Inventing While Muslim

Fourteen-year-old Ahmed Mohamed wanted to impress his teacher with a homemade clock. Officials mistook it for a bomb and handcuffed him.

The homemade clock Ahmed Mohamed brought to school. (Irving Police / AP)

Updated on September 16 at 1:13 p.m. ET

A 14-year-old Texas boy tried to impress his teacher with a homemade clock in the first few weeks of high school. Ahmed Mohamed’s invention landed him in handcuffs when officials at his school in Irving thought it resembled a bomb and called police.

Ahmed vowed he will never take an invention to school again—though he may be taking one to the White House.

Here’s the background: Ahmed said he took the clock to school on Monday because none of his teachers at MacArthur High “know what I can do.” The Dallas Morning News reports that the ninth-grader makes his own radios and repairs his own go-kart.  The newspaper says the door to his bedroom “marks the border where the Mohamed family’s cramped but lavishly decorated house begins to look like the back room at RadioShack.” Here’s more:

Ahmed’s clock was hardly his most elaborate creation. He said he threw it together in about 20 minutes before bedtime on Sunday: a circuit board and power supply wired to a digital display, all strapped inside a case with a tiger hologram on the front.

He showed it to his engineering teacher first thing Monday morning and didn’t get quite the reaction he’d hoped for.

“He was like, ‘That’s really nice,’” Ahmed said. “‘I would advise you not to show any other teachers.’”

But the clock’s alarm went off during English and his teacher complained. Ahmed showed her the invention after class.

“She was like, it looks like a bomb,” he told the newspaper. “I told her, ‘It doesn’t look like a bomb to me.’”

She kept the clock. In the sixth period, the principal and a police officer pulled the 14-year-old out of class. He was taken to another room where he found four other officers waiting. One who sat in the back, he says, said: “Yup. That’s who I thought it was.”

Ahmed says he felt conscious of the color of his skin and his name. The questions, he says, kept coming.

“They were like, ‘So you tried to make a bomb?’” Ahmed told the Morning News.

“I told them no, I was trying to make a clock.”

“He said, ‘It looks like a movie bomb to me.’”

A police spokesman, James McLellan, told the newspaper that while Ahmed never said the device he built was anything but a clock, officers suspect he wasn't telling them the whole story.

“It could reasonably be mistaken as a device if left in a bathroom or under a car,” he said. “The concern was, what was this thing built for?
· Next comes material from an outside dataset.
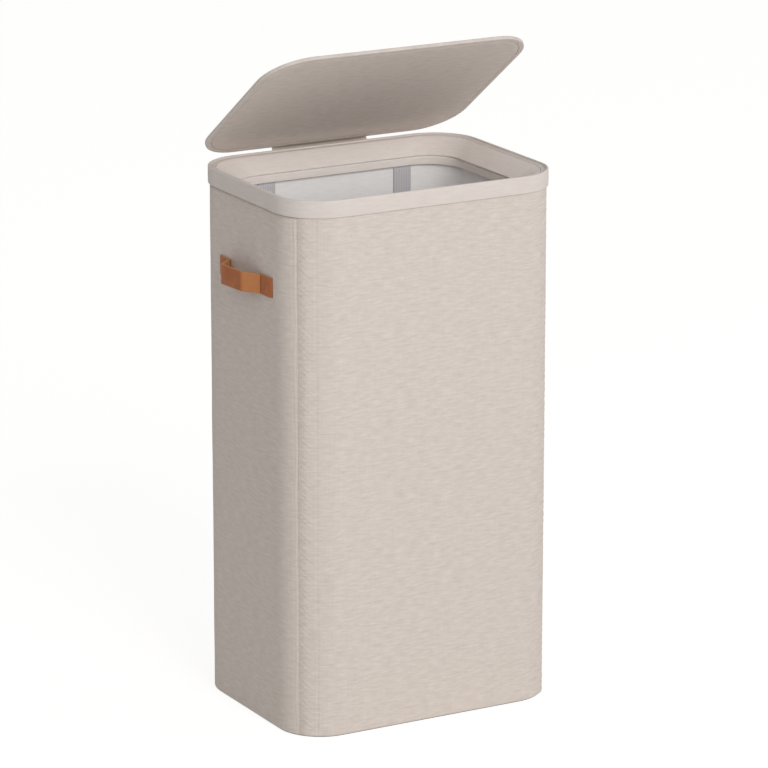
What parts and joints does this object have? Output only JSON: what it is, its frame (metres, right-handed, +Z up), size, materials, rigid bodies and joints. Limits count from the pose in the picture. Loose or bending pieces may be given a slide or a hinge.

Do we take him into custody?”

Ahmed was led out of the school at 3 p.m., his hands cuffed behind him. He was sent to a juvenile detention center where he was fingerprinted, and then reunited with his parents. The principal suspended him for three days.

“He just wants to invent good things for mankind,” said Mohamed Elhassan Mohamed, Ahmed’s father, an immigrant from Sudan. “But because his name is Mohamed and because of September 11, I think my son got mistreated.”
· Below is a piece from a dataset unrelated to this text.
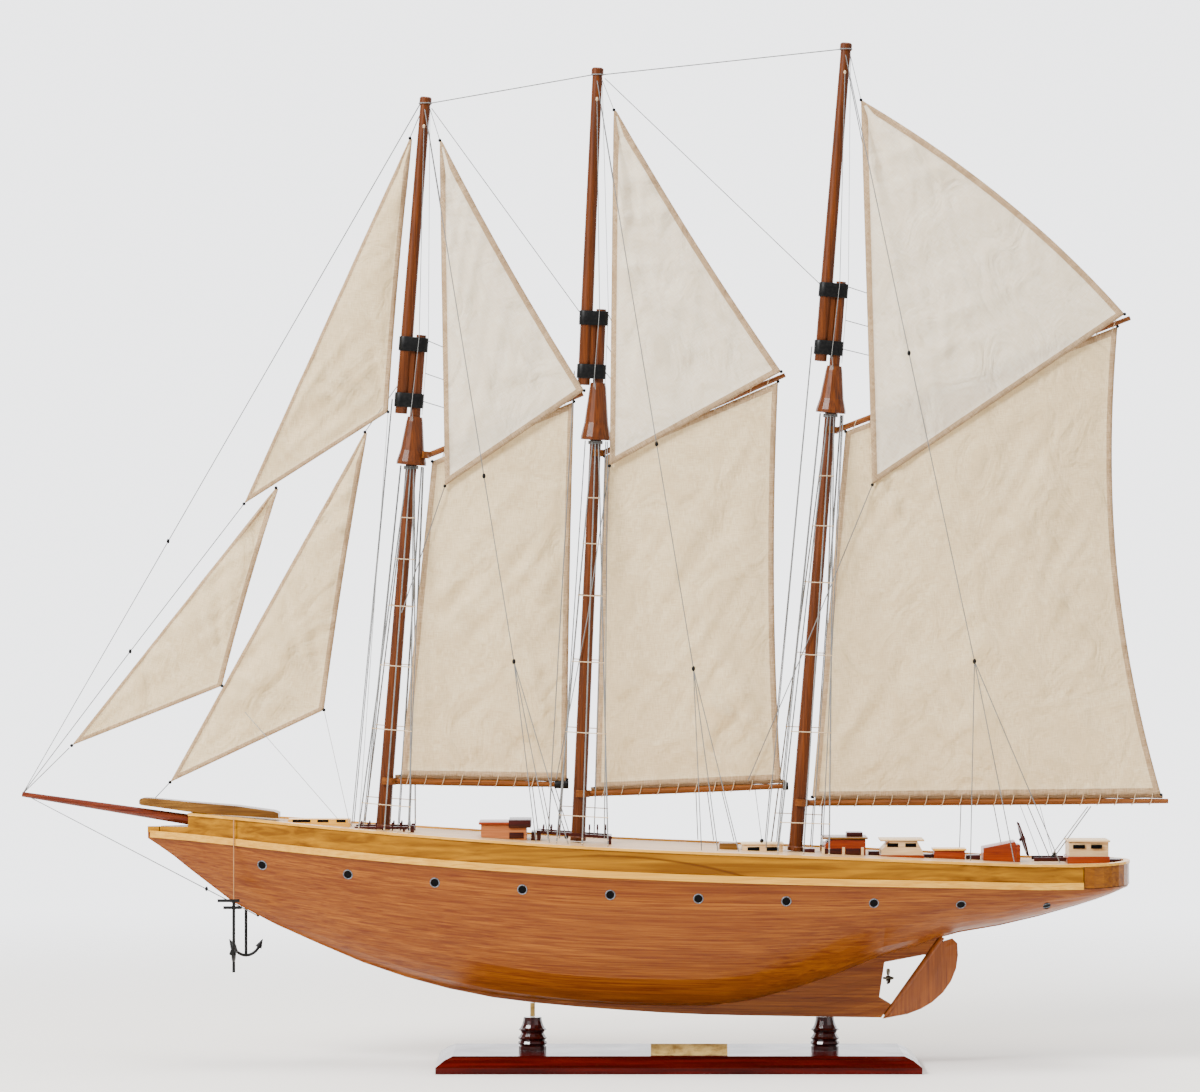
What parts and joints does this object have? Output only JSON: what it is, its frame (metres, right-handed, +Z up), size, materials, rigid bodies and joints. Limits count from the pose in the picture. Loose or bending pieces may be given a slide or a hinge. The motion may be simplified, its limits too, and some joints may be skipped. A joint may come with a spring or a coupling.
{
  "type": "display model sailing schooner",
  "caption": "Wooden gaff schooner display model with swinging booms and gaffs, jibs, rudder, propeller, ship's wheel and anchors, on a plinth with turned pedestals.",
  "frame": {"origin": "on the resting surface, below the middle of the model's overall box", "axes": "+X towards the stern, -Y to port, +Z up the masts"},
  "size_m": [0.9999, 0.1586, 0.8923],
  "materials": {
    "hull_mahogany": "satin varnished mahogany planking",
    "golden_bulwark_wood": "satin varnished golden wood",
    "pale_rail_wood": "satin varnished pale wood",
    "stern_wood": "satin varnished olive-brown wood",
    "deck_planking": "matt sealed planking",
    "spar_wood": "satin stained spar wood",
    "dark_red_wood": "satin dark red stained wood",
    "plinth_lacquer": "gloss red mahogany lacquer",
    "pedestal_wood": "gloss dark turned wood",
    "cream_wood": "matt pale unstained wood",
    "orange_wood": "satin red-orange stained wood",
    "brass": "satin aged brass",
    "blackened_iron": "satin black",
    "sailcloth": "matt unbleached cotton",
    "rigging_thread": "waxed grey thread"
  },
  "bodies": {
    "base": {"plinth": "plinth_lacquer", "nameplate": "brass", "fore_pedestal": "pedestal_wood", "aft_pedestal": "pedestal_wood", "support_rod": "brass", "hull": "hull_mahogany", "deck": "deck_planking", "port_bulwark": "golden_bulwark_wood", "starboard_bulwark": "golden_bulwark_wood", "port_strake": "pale_rail_wood", "starboard_strake": "pale_rail_wood", "stern_bulwark": "stern_wood", "cap_rail": "pale_rail_wood", "bow_platform": "golden_bulwark_wood", "bowsprit": "spar_wood", "fore_lower_mast": "spar_wood", "fore_topmast": "spar_wood", "fore_lower_cap_band": "blackened_iron", "fore_upper_cap_band": "blackened_iron", "main_lower_mast": "spar_wood", "main_topmast": "spar_wood", "main_lower_cap_band": "blackened_iron", "main_upper_cap_band": "blackened_iron", "mizzen_lower_mast": "spar_wood", "mizzen_topmast": "spar_wood", "mizzen_lower_cap_band": "blackened_iron", "mizzen_upper_cap_band": "blackened_iron", "fore_shrouds": "rigging_thread", "main_shrouds": "rigging_thread", "mizzen_shrouds": "rigging_thread", "fore_backstays": "rigging_thread", "main_backstays": "rigging_thread", "mizzen_backstays": "rigging_thread", "head_stays": "rigging_thread", "wheel_box": "orange_wood", "aft_cabin": "cream_wood", "after_deckhouse": "cream_wood", "midship_deckhouse": "orange_wood", "fore_cabin": "cream_wood", "main_pin_rail": "dark_red_wood"},
    "fore_boom_body": {"fore_boom": "spar_wood", "fore_sail": "sailcloth"},
    "fore_gaff_body": {"fore_gaff": "spar_wood", "fore_topsail": "sailcloth"},
    "main_boom_body": {"main_boom": "spar_wood", "main_sail": "sailcloth"},
    "main_gaff_body": {"main_gaff": "spar_wood", "main_topsail": "sailcloth"},
    "mizzen_boom_body": {"mizzen_boom": "spar_wood", "mizzen_sail": "sailcloth"},
    "mizzen_gaff_body": {"mizzen_gaff": "spar_wood", "mizzen_topsail": "sailcloth"},
    "jib_topsail_body": {"jib_topsail": "sailcloth"},
    "flying_jib_body": {"flying_jib": "sailcloth"},
    "inner_jib_body": {"inner_jib": "sailcloth"},
    "rudder_body": {"rudder": "stern_wood"},
    "propeller_body": {"propeller": "brass"},
    "wheel_body": {"steering_wheel": "dark_red_wood"},
    "port_anchor_body": {"port_anchor": "blackened_iron"},
    "starboard_anchor_body": {"starboard_anchor": "blackened_iron"}
  },
  "joints": [
    {"name": "fore_boom_swing", "type": "hinge", "parent": "base", "child": "fore_boom_body", "pos_m": [-0.1841, 0, 0.2064], "axis": [0.0783, 0, 0.9969], "range_deg": [-12, 12]},
    {"name": "fore_gaff_swing", "type": "hinge", "parent": "base", "child": "fore_gaff_body", "pos_m": [-0.1841, 0, 0.2064], "axis": [0.0783, 0, 0.9969], "range_deg": [-12, 12]},
    {"name": "main_boom_swing", "type": "hinge", "parent": "base", "child": "main_boom_body", "pos_m": [-0.014, 0, 0.1962], "axis": [0.044, 0, 0.999], "range_deg": [-12, 12]},
    {"name": "main_gaff_swing", "type": "hinge", "parent": "base", "child": "main_gaff_body", "pos_m": [-0.014, 0, 0.1962], "axis": [0.044, 0, 0.999], "range_deg": [-12, 12]},
    {"name": "mizzen_boom_swing", "type": "hinge", "parent": "base", "child": "mizzen_boom_body", "pos_m": [0.1752, 0, 0.1876], "axis": [0.0807, 0, 0.9967], "range_deg": [-12, 12]},
    {"name": "mizzen_gaff_swing", "type": "hinge", "parent": "base", "child": "mizzen_gaff_body", "pos_m": [0.1752, 0, 0.1876], "axis": [0.0807, 0, 0.9967], "range_deg": [-12, 12]},
    {"name": "jib_topsail_swing", "type": "hinge", "parent": "base", "child": "jib_topsail_body", "pos_m": [-0.3049, 0, 0.4895], "axis": [0.4155, 0, 0.9096], "range_deg": [-8, 8]},
    {"name": "flying_jib_swing", "type": "hinge", "parent": "base", "child": "flying_jib_body", "pos_m": [-0.455, 0, 0.279], "axis": [0.6234, 0, 0.7819], "range_deg": [-8, 8]},
    {"name": "inner_jib_swing", "type": "hinge", "parent": "base", "child": "inner_jib_body", "pos_m": [-0.3693, 0, 0.247], "axis": [0.4884, 0, 0.8726], "range_deg": [-8, 8]},
    {"name": "rudder_turn", "type": "hinge", "parent": "base", "child": "rudder_body", "pos_m": [0.25237, 0, 0.04072], "axis": [0.5784, 0, 0.8157], "range_deg": [-30, 30]},
    {"name": "propeller_spin", "type": "hinge", "parent": "base", "child": "propeller_body", "pos_m": [0.2562, 0, 0.0765], "axis": [1, 0, 0], "continuous": true},
    {"name": "wheel_spin", "type": "hinge", "parent": "base", "child": "wheel_body", "pos_m": [0.3735, 0, 0.1976], "axis": [0.9563, 0, 0.2924], "continuous": true},
    {"name": "port_anchor_swing", "type": "hinge", "parent": "base", "child": "port_anchor_body", "pos_m": [-0.3115, -0.02916, 0.2171], "axis": [-1, 0, 0], "range_deg": [0, 20]},
    {"name": "starboard_anchor_swing", "type": "hinge", "parent": "base", "child": "starboard_anchor_body", "pos_m": [-0.3055, 0.03097, 0.21662], "axis": [1, 0, 0], "range_deg": [0, 20]}
  ],
  "couplings": [
    {"joint": "fore_gaff_swing", "follows": "fore_boom_swing", "ratio": 1},
    {"joint": "main_gaff_swing", "follows": "main_boom_swing", "ratio": 1},
    {"joint": "mizzen_gaff_swing", "follows": "mizzen_boom_swing", "ratio": 1}
  ]
}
At a news conference Wednesday, Irving Police Chief Larry Body said Ahmed would not be charged.

“We have no evidence to support that there was an intention to create alarm or cause people to be concerned,” he said.

A letter from Dan Cummings, the school principal, to parents said the “Irving Police Department responded to a suspicious-looking item on campus yesterday. We are pleased to report that after the police department’s assessment he item discovered at school did not pose a threat to your child’s safety.”

I recommend using this opportunity to talk with your child about the Student Code of Conduct and specifically not bringing items to school that are prohibited. Also, this is a good time to remind your child how important it is to immediately report any suspicious items and/or suspicious behavior they observe to any school employee so we can address it right away.

The Council on American-Islamic Relations said it was investigating Ahmed’s case.

The Guardian adds that this is the second high-profile case involving Islam in Irving, about 15 miles northwest of Dallas. Beth Van Duyne, Irving’s mayor, “became something of a national celebrity after she accused Islamic leaders of “bypassing American courts” by offering voluntary Shariah-law mediation to worshippers.”

The case has received national attention.